- Associated Press - Thursday, January 3, 2013

WASHINGTON (AP) — Injecting a rare shot of bipartisanship in the nation’s contentious health care overhaul, the Obama administration on Thursday cleared four Republican-led states to build their own consumer-friendly insurance markets.

With open enrollment for millions of uninsured Americans just nine months away — Oct. 1, 2013 — the four GOP-led states became part of a group totaling 17 states plus the District of Columbia that have gotten an initial go-ahead to build and run insurance exchanges. Another two states have gotten clearance to run their markets in partnership with the federal government. Seven were approved Thursday.

Significantly, the list also included California, which has nearly 7.5 million uninsured residents, more than any other state. Democratic-led California was an early supporter of President Obama’s health care law and had been working diligently on its plan.

Insurance exchanges are not something consumers are familiar with.

“Most people don’t really know what those words mean, but that’s OK,” said Rachel Klein, executive director of Enroll America, a nonprofit trying to educate the public about new benefits under the federal health care law. “What they really need to know is that there’s going to be a new way to buy health insurance.”

The new marketplaces are supposed to take the confusion and anxiety out of buying private health insurance for individuals and families who buy their coverage directly. Exchanges are meant to have the feel of an online travel site, an Expedia or Orbitz.

Exchanges also will offer some relief from sticker shock. Under the new law, about 8 in 10 customers in the new marketplaces will be eligible for income-based federal aid to help pay their premiums.

Small businesses will have separate access to their own exchanges.

The approvals announced Thursday are provisional; administration officials said more work remains to be done before they’ll issue final sign-offs.

The GOP-led states conditionally approved are Idaho, Nevada, New Mexico and Utah. Idaho and Utah have Republican governors and legislatures. Nevada and New Mexico have GOP governors, but Democrats control their legislatures.

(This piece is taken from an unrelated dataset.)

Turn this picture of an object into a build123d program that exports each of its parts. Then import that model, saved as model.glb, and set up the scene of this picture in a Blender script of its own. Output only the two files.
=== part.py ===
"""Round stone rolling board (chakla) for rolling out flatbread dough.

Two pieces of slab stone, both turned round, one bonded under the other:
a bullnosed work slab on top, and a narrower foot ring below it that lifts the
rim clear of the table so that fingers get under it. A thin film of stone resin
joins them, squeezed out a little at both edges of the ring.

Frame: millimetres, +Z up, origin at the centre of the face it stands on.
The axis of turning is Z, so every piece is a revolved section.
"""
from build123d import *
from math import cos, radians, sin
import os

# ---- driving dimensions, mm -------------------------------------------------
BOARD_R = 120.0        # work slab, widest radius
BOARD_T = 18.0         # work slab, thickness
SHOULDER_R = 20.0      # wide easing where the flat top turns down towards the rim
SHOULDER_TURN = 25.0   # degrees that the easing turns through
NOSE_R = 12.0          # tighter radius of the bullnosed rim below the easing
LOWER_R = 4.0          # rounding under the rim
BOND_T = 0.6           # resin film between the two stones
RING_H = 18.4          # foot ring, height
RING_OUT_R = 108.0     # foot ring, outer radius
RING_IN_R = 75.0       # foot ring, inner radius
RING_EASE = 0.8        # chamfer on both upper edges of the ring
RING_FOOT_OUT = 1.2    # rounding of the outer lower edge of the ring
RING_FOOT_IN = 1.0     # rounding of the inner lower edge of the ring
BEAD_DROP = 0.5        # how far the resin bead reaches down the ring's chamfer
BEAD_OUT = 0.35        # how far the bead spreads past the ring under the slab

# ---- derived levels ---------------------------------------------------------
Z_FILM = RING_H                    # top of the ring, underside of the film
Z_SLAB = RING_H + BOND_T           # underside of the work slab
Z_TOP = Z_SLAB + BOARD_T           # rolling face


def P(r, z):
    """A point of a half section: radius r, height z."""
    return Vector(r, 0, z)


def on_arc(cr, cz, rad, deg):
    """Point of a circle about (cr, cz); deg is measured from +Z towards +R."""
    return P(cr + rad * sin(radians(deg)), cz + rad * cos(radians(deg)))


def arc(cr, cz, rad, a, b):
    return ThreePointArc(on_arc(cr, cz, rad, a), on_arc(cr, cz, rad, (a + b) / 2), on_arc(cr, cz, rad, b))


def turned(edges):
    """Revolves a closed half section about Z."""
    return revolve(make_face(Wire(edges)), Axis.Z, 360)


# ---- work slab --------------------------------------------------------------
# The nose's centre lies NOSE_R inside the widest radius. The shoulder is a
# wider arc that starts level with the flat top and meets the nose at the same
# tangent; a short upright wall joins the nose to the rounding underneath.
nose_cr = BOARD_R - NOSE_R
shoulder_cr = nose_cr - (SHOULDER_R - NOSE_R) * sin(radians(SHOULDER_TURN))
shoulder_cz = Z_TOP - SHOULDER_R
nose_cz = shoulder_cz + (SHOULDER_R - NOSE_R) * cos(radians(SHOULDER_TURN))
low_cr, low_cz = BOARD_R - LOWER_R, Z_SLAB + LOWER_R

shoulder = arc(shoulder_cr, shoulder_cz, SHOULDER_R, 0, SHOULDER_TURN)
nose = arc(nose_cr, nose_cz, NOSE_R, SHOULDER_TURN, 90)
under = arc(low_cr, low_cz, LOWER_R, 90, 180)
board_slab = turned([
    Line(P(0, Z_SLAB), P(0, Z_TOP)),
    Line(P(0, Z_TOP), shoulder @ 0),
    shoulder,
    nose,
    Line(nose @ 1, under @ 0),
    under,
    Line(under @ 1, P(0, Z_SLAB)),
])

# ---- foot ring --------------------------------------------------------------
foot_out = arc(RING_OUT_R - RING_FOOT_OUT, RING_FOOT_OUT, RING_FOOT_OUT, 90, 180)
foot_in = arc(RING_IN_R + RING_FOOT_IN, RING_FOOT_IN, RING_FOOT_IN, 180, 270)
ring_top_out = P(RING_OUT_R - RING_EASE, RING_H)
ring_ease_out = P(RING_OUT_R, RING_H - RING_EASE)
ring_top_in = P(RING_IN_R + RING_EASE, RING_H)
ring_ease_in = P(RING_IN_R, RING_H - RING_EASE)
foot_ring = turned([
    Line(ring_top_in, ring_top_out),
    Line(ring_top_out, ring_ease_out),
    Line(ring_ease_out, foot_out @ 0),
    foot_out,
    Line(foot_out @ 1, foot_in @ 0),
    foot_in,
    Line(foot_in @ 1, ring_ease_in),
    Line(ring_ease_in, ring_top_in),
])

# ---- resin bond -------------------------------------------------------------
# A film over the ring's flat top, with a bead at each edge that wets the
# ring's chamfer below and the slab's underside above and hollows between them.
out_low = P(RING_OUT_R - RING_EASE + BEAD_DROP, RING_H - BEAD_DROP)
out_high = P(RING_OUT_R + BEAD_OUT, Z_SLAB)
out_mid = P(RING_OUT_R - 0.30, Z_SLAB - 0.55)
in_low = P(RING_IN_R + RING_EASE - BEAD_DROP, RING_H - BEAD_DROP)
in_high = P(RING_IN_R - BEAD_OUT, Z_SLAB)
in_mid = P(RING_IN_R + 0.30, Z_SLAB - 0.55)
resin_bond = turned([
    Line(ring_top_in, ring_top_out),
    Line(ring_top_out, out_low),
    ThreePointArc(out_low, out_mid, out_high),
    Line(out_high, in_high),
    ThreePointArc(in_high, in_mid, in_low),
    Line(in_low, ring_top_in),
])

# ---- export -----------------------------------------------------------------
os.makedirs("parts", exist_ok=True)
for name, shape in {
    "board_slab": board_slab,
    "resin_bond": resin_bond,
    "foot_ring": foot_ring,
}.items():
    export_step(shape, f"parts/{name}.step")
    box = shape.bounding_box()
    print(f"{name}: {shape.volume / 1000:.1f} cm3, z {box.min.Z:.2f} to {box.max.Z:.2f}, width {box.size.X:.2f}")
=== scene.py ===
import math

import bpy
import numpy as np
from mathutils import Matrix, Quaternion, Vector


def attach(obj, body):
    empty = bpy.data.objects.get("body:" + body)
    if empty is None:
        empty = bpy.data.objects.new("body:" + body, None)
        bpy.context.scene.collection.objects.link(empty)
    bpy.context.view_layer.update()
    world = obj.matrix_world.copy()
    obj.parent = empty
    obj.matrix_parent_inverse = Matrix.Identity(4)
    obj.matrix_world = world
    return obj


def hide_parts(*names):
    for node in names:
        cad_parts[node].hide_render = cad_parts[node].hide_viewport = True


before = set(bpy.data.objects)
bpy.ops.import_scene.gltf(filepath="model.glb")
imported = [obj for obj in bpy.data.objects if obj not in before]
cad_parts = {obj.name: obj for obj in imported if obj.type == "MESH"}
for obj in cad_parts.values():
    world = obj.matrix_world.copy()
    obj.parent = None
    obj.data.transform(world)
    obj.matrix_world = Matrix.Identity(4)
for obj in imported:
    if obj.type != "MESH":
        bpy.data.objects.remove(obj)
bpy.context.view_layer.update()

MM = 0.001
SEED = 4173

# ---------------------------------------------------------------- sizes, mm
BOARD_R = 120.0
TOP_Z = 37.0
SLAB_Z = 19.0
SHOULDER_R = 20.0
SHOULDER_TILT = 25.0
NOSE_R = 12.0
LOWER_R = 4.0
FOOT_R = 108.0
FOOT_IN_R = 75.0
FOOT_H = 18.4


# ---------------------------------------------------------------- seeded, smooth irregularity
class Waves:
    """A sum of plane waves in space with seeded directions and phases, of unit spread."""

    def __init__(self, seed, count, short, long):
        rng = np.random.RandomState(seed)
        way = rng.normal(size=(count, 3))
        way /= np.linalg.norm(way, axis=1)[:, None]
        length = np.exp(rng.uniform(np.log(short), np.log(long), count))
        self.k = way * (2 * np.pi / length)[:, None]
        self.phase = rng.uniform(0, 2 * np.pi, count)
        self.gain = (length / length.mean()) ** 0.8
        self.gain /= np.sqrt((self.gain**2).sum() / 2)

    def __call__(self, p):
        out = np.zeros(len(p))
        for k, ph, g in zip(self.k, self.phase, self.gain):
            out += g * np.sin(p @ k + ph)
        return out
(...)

“We’re on track for Idaho having a say over how this process works, instead of having the federal government dictate all of it,” said Jon Hanian, spokesman for Republican Gov. C.L. “Butch” Otter. The legislature still has to weigh in.

A fifth Republican-led state, Mississippi, may yet win approval. However, the administration’s decision is complicated by a legal dispute between Republican state officials. The governor does not want to participate, while the insurance commissioner does.

The federal government will set up and run the new marketplaces in states that opt out of playing any role, and 19 Republican-led states have taken that route.

The rest of the states are either pursuing partnerships with Washington or still mulling their options. Arkansas got its initial approval for a partnership on Thursday, meaning it will handle consumer issues and oversee health plans while Washington takes on the back-office tasks of enrolling consumers and determining subsidies. Earlier, Delaware received its partnership approval.

Right now, exchanges exist in only a couple of states, although some large private employers also are experimenting with them.